On Dangerous Ground. Directed by Nicholas Ray. A rogue cop is exiled from the city beat to solve a rural crime, which turns out to be altogether something else again.81 minutes Black and White 1952

* * * * *

Ida Lupino said of this piece that it was well produced but had a poor script. This remark is actually true only of her part, that of a blind woman. The rest of it, the first half, that is, is a compelling, well-written, police procedural, with Robert Ryan as a cop blinded with rage. So the piece is about two blindnesses. We don’t know why Ryan is blind and we do not have to know. Nor do we know why Lupino is.
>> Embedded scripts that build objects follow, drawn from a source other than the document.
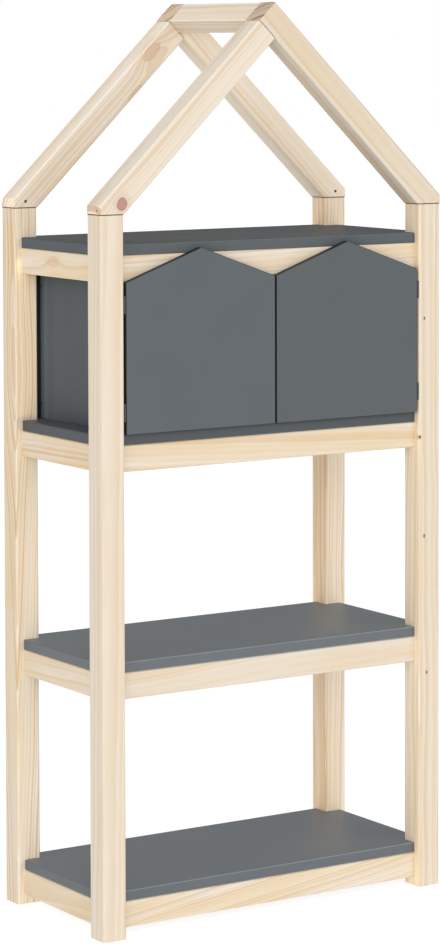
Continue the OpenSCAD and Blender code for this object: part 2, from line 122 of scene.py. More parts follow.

# Painted light, as tints of faces: the brighter left slope, and the heights between which the back left post
# has its own
LEFT_SLOPE_PAINTED_LIGHT = (1.2, 1.2, 1.2)
RIDGE_PAINTED_LIGHT = (1.3, 1.3, 1.3)
PAINTED_LIGHT_FADE = 15 * MM
BESIDE_CABINET = (0.865, 1.125)
ABOVE_BOTTOM_BAY = (0.53, 1.19)

# Holes: lock screws in the rafter feet, counterbore at the roof's top, skew screws in the side panels
HOLE_SIDES = 32
LOCK_PLAY = 0.05 * MM
LOCK_OUTSIDE = 5 * MM
APEX_HEAD_DEPTH = 8.2 * MM
APEX_OUTSIDE = 20 * MM
APEX_HOLE_R = 5.5 * MM
SKEW_HOLE_R = 1.85 * MM
SKEW_FRONT = 4 * MM
SKEW_RISE = 25 * MM
SKEW_OUTSIDE = 8 * MM
SKEW_DEPTH = 1 * MM


# Node graphs and materials

class Graph:
    """Short calls for building a node tree: each returns an output socket."""

    def __init__(self, tree):
        self.tree = tree

    def node(self, kind, **settings):
        made = self.tree.nodes.new("ShaderNode" + kind)
        for name, value in settings.items():
            setattr(made, name, value)
        return made

    def feed(self, socket, value):
        if isinstance(value, bpy.types.NodeSocket):
            self.tree.links.new(value, socket)
        else:
            socket.default_value = value

    def math(self, operation, a, b=0.0, c=0.0):
        made = self.node("Math", operation=operation)
        for socket, value in zip(made.inputs, (a, b, c)):
            self.feed(socket, value)
        return made.outputs[0]

    def times(self, a, b):
        return self.math("MULTIPLY", a, b)

    def flip(self, value):
        """1 minus the value."""
        return self.math("SUBTRACT", 1.0, value)

    def vector(self, operation, a, b=(0, 0, 0)):
        made = self.node("VectorMath", operation=operation)
        self.feed(made.inputs[0], a)
        self.feed(made.inputs[1], b)
        return made.outputs["Value" if operation in ("DOT_PRODUCT", "LENGTH") else "Vector"]

    def dot(self, a, b):
        return self.vector("DOT_PRODUCT", a, b)

    def stretch(self, a, factor):
        made = self.node("VectorMath", operation="SCALE")
        self.feed(made.inputs[0], a)
        self.feed(made.inputs["Scale"], factor)
        return made.outputs["Vector"]

    def combine(self, x, y, z):
        made = self.node("CombineXYZ")
        for socket, value in zip(made.inputs, (x, y, z)):
            self.feed(socket, value)
        return made.outputs[0]

    def separate(self, vector):
        made = self.node("SeparateXYZ")
        self.feed(made.inputs[0], vector)
        return made.outputs

    def step(self, value, low, high):
        """0 below low, 1 above high, smooth between them."""
        made = self.node("MapRange", interpolation_type="SMOOTHSTEP")
        for socket, setting in zip(made.inputs, (value, low, high, 0.0, 1.0)):
            self.feed(socket, setting)
        return made.outputs[0]

    def band(self, value, start, full, fall, end):
        """1 from full to fall, 0 below start and above end, smooth between them."""
        return self.times(self.step(value, start, full), self.flip(self.step(value, fall, end)))

    def span(self, value, low, high):
        """Maps 0 to 1 onto low to high."""
        return self.math("MULTIPLY_ADD", value, high - low, low)

    def noise(self, vector, scale=1.0, detail=2.0, roughness=0.5):
        made = self.node("TexNoise")
        self.feed(made.inputs["Vector"], vector)
        made.inputs["Scale"].default_value = scale
        made.inputs["Detail"].default_value = detail
        made.inputs["Roughness"].default_value = roughness
        return made.outputs

    def noise_line(self, value):
        """Noise along a line."""
        made = self.node("TexNoise", noise_dimensions="1D")
        self.feed(made.inputs["W"], value)
        made.inputs["Scale"].default_value = 1.0
        made.inputs["Detail"].default_value = 1.0
        return made.outputs["Fac"]

    def mix(self, factor, a, b, blend="MIX"):
        made = self.node("Mix", data_type="RGBA", blend_type=blend)
        self.feed(made.inputs["Factor"], factor)
        self.feed(made.inputs["A"], a)
        self.feed(made.inputs["B"], b)
        return made.outputs["Result"]

    def shaded(self, colour, brightness):
        """The colour times a brightness."""
        return self.mix(1.0, colour, self.combine(brightness, brightness, brightness), "MULTIPLY")


def rgb(red, green, blue):
    """Colour as seen on a screen, 0 to 255, turned into linear light."""
    def linear(c):
        c /= 255
        return c / 12.92 if c <= 0.04045 else ((c + 0.055) / 1.055) ** 2.4
    return (linear(red), linear(green), linear(blue), 1.0)


def new_material(name):
    """A new material, with its graph and its shader."""
    material = bpy.data.materials.new(name)
    material.use_nodes = True
    tree = material.node_tree
    return material, Graph(tree), tree.nodes["Principled BSDF"]


def add_bump(g, shader, height, strength, distance):
    bump = g.node("Bump")
    bump.inputs["Strength"].default_value = strength
    bump.inputs["Distance"].default_value = distance
    g.feed(bump.inputs["Height"], height)
    g.feed(shader.inputs["Normal"], bump.outputs[0])


# Camera, lights and floor

def make_camera():
    cos_y, sin_y = math.cos(CAMERA_YAW), math.sin(CAMERA_YAW)
    cos_p, sin_p = math.cos(CAMERA_PITCH), math.sin(CAMERA_PITCH)
    forward = Vector((sin_y * cos_p, cos_y * cos_p, sin_p))
    level = Vector((cos_y, -sin_y, 0))
    upright = level.cross(forward)
    right = math.cos(CAMERA_ROLL) * level + math.sin(CAMERA_ROLL) * upright
    up = right.cross(forward)
    data = bpy.data.cameras.new("camera")
    data.lens = FOCAL_LENGTH
    data.sensor_width = SENSOR
    data.shift_y = SHIFT_UP
    data.clip_start, data.clip_end = 0.1, 200
    camera = bpy.data.objects.new("camera", data)
    turn = Matrix((right, up, -forward)).transposed().to_4x4()
    camera.matrix_world = Matrix.Translation(CAMERA_PLACE) @ turn
    bpy.context.scene.collection.objects.link(camera)
    bpy.context.scene.camera = camera


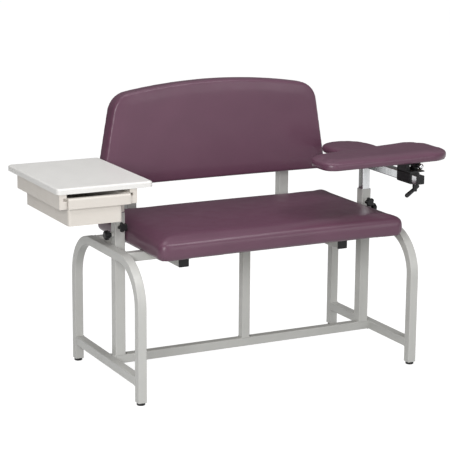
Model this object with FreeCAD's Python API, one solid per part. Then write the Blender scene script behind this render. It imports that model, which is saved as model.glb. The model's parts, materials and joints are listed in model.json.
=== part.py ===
import FreeCAD, Part
import math
import os

V = FreeCAD.Vector
X = V(1, 0, 0)
Y = V(0, 1, 0)
Z = V(0, 0, 1)

# An extra-wide phlebotomy chair, in millimetres. The sitter faces -Y and +Z is up.
# The working origin is on the floor, midway between the side frames. At the end everything
# moves so that the middle of the whole chair's footprint is at the origin.

# Clearances and small shared sizes
slide_gap = 0.1         # a plastic liner or foot to the post that slides on it
sleeve_gap = 0.25       # an arm tube to the sleeve round it
stud_gap = 0.06         # a stud or pin to its hole, radial
seat_gap = 0.3          # a part that stops just short of its neighbour
overrun = 2.0           # how far a cutting tool runs past the piece

# Frame of bent square tube
frame_spacing = 1085.0      # between the two side frames' tube centres
leg_spacing = 568.0         # front leg centre to rear leg centre
frame_top = 501.0
leg_tube = 31.75
tube_wall = 2.0
tube_corner = 3.0
frame_bend = 150.0          # centreline radius of an arch's corners
stretcher_height = 81.0     # centre of the low stretchers
seat_rail_spacing = 270.0   # front seat rail centre to rear seat rail centre

# Glides under the legs
glide_height = 10.0
glide_diameter = 30.0
glide_edge = 2.5
plug_depth = 24.0

# Back supports, which run under the seat and turn up behind the backrest
support_tube = 38.1
support_spacing = 640.0
support_front = -156.0
support_bend = 76.0
support_top = 925.0
cap_thickness = 4.0

# Posts beside the seat
post_tube = 38.1
post_inset = 6.0            # from a side frame's inner face to the post beside it
post_top = 612.0
spacer_width = 28.0
liner_length = 38.0
nut_radius = 9.0
nut_length = 8.0
front_lock_drop = 45.0      # from a post's top down to the knob on its front
side_lock_drop = 78.0       # and down to the knob on its outboard side

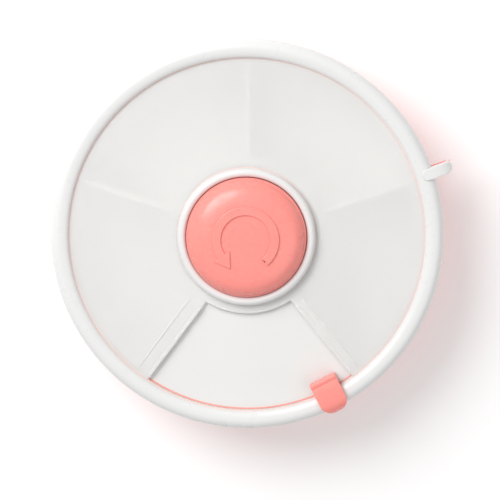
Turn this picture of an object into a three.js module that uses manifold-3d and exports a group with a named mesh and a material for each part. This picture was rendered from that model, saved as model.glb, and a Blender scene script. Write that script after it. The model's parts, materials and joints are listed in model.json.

Ryan’s blindness is taken over by a worse blindness, that of Ward Bond’s, who, if you can believe it, is just terrific in the part of an incensed, bereaved father. The outdoor snow scenes are tops, and Ray’s direction mines areas of the unexpected, such as the fact that Ryan races through the freezing wilderness entirely in a business suit, but his direction is also bafflingly banal in other passages. The problem with the piece, she was right, is in the writing of Lupino’s part. It is written as The Blind Girl, as though that defined a personality, a character, a soul, and as though our attitude toward blindness were a given as Let’s Pity Her And Not Push Her Into A Ditch. It’s bland, it’s boring, and Lupino cannot supply the deficiency. All she can do is keep things modest, which she does, particularly in her funeral speech. It’s too late to offer suggestions, but had her character been rather wily or shown an intense instinct for survival (after all, what is she living on?) or a certain biting humor about her condition, we might have had something for the romance between Ryan and Lupino to dig into in one another. As it is all we have is Ryan’s personal mess. He’s very very good. There are shots of his face, his eyes, his mouth that are telling and mysterious and captivating, because one sees that, much as one would wish to, one does not have a prescription for this person’s woe. The story the movie tells is excellent. It never falters. It is always real in terms of human possibility and capability. It is not noir. I recommend it.